--- start of INPUT RECORDS ---

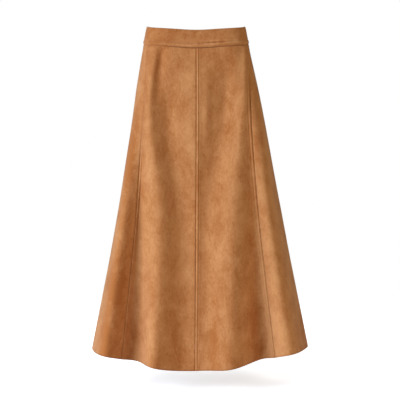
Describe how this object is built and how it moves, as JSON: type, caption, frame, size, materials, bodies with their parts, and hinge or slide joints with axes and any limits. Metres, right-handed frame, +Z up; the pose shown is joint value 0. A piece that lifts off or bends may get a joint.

--- end of INPUT RECORDS ---
--- start of INPUT RECORDS ---

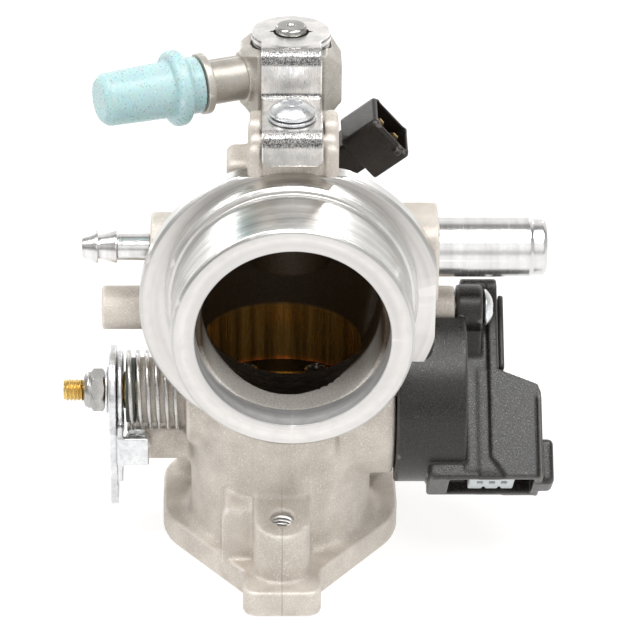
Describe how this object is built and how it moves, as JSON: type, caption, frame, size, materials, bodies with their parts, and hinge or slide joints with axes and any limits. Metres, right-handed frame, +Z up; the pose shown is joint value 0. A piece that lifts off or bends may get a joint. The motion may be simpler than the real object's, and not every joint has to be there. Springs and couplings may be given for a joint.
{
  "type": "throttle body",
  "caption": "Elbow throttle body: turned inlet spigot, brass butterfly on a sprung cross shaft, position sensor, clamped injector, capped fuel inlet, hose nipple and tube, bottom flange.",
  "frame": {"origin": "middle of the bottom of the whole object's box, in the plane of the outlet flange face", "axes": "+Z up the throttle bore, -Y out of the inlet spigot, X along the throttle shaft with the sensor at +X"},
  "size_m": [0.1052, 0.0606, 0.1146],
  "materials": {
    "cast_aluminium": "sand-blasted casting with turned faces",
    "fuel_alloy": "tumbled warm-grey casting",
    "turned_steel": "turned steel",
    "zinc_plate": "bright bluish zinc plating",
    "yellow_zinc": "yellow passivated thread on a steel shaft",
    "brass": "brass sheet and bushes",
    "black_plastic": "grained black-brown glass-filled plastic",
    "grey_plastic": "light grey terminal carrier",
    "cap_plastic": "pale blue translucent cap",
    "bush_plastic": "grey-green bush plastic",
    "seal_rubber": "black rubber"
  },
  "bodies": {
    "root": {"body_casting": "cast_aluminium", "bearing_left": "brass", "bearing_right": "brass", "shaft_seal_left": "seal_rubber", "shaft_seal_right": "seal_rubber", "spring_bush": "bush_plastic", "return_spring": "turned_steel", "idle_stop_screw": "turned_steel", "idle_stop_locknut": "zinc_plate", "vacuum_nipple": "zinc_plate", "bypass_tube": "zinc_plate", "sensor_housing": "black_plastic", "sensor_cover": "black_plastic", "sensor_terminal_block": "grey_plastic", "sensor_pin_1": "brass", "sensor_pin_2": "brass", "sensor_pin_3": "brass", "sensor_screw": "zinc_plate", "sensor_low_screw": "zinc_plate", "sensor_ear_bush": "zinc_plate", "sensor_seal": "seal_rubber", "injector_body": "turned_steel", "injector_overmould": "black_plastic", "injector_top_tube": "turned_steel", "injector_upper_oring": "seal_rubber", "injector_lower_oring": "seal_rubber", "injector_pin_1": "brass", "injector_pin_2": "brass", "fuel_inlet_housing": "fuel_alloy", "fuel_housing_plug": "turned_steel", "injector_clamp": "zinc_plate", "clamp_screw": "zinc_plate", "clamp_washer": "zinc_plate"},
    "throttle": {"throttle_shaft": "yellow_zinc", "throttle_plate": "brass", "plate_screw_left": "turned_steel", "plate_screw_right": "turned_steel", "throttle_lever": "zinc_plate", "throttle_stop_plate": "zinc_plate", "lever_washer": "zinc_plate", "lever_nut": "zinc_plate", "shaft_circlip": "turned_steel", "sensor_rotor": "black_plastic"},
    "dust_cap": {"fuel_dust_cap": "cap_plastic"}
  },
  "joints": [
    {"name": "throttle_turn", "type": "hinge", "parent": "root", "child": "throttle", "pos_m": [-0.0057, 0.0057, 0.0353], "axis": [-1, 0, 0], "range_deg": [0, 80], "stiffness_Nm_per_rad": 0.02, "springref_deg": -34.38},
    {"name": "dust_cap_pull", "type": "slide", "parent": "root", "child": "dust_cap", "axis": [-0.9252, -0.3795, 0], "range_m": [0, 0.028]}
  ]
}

--- end of INPUT RECORDS ---

### EXERCISE
From the listing above, copy out each line where the word "type" appears.

### WRITTEN ANSWER
Describe how this object is built and how it moves, as JSON: type, caption, frame, size, materials, bodies with their parts, and hinge or slide joints with axes and any limits. Metres, right-handed frame, +Z up; the pose shown is joint value 0. A piece that lifts off or bends may get a joint.
Describe how this object is built and how it moves, as JSON: type, caption, frame, size, materials, bodies with their parts, and hinge or slide joints with axes and any limits. Metres, right-handed frame, +Z up; the pose shown is joint value 0. A piece that lifts off or bends may get a joint. The motion may be simpler than the real object's, and not every joint has to be there. Springs and couplings may be given for a joint.
  "type": "throttle body",
    {"name": "throttle_turn", "type": "hinge", "parent": "root", "child": "throttle", "pos_m": [-0.0057, 0.0057, 0.0353], "axis": [-1, 0, 0], "range_deg": [0, 80], "stiffness_Nm_per_rad": 0.02, "springref_deg": -34.38},
    {"name": "dust_cap_pull", "type": "slide", "parent": "root", "child": "dust_cap", "axis": [-0.9252, -0.3795, 0], "range_m": [0, 0.028]}